Tuition relief for middle-class families
The University of Minnesota is dedicated to keeping tuition stable and affordable for students. During President Eric Kaler’s five-year tenure, the average annual tuition increase for resident undergraduate students has been 1 percent on the Twin Cities campus and 0.4 percent on the other U campuses.
The U’s budget for 2016-17—approved by the Board of Regents on June 10—calls for no tuition increase for Minnesota residents at the U’s system campuses, and an increase of 2.5 percent for resident students on the Twin Cities campus.
But the U is stepping up efforts to offset that increase for students—especially those from middle-class families. In conjunction with the new budget, the U is raising the family-income ceiling for its Promise Scholarship to $120,000 (up from $100,000). Those in the new tier will receive additional aid of $306, completely offsetting the tuition increase for approximately 10,000 students on the Twin Cities campus.
Students from wealthier families don’t typically struggle as much with their tuition, and students from lower-income families are reasonably well taken care of with need-based aid, according to Bob McMaster, the U’s vice provost and dean of undergraduate education. “The middle-income group is this emerging category that we need to focus on,” he says.

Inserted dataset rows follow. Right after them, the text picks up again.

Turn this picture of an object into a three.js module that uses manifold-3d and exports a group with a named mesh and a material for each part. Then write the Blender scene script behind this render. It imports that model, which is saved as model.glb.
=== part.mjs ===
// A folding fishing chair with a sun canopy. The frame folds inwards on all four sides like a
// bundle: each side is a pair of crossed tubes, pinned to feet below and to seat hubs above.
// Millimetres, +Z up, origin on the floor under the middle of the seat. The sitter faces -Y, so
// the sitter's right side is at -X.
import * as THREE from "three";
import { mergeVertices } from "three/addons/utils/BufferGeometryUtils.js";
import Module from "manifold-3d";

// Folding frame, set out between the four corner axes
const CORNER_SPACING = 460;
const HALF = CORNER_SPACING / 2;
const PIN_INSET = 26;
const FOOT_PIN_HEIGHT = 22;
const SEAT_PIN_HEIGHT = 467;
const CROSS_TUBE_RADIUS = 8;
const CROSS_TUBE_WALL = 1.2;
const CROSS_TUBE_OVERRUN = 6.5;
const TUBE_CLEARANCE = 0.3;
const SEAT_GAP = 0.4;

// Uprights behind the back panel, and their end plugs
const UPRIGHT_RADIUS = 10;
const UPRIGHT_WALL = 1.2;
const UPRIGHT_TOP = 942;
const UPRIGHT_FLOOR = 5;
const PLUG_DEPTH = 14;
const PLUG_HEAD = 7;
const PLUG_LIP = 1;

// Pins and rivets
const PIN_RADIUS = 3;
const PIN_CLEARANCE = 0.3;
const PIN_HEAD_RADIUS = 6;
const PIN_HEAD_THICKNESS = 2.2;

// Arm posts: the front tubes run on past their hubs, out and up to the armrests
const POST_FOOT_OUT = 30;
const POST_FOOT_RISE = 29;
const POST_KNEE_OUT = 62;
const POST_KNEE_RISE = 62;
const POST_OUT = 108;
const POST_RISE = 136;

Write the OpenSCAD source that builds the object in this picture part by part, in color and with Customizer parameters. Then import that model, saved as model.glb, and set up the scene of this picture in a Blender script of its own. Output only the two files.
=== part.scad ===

That’s been addressed with greater emphasis in recent years, first with the Larson Scholarship (named for the late regent David M. Larson) for middle-income students, then the expansion of the U Promise scholarship to families earning up to $100,000. Other scholarships—including the Buuck, Olseth, and Johnson family scholarships—have followed, bolstering the pool of need-based aid available for middle-income families.
“Our financial aid strategy is to to maximize our resources to try to ensure that students graduate with minimal debt,” says McMaster. “It’s a critical investment to help the middle-income students who just don’t have access to a lot of the resources that others do. It’s a very wise investment for the University of Minnesota (and for the state of Minnesota) to do this.”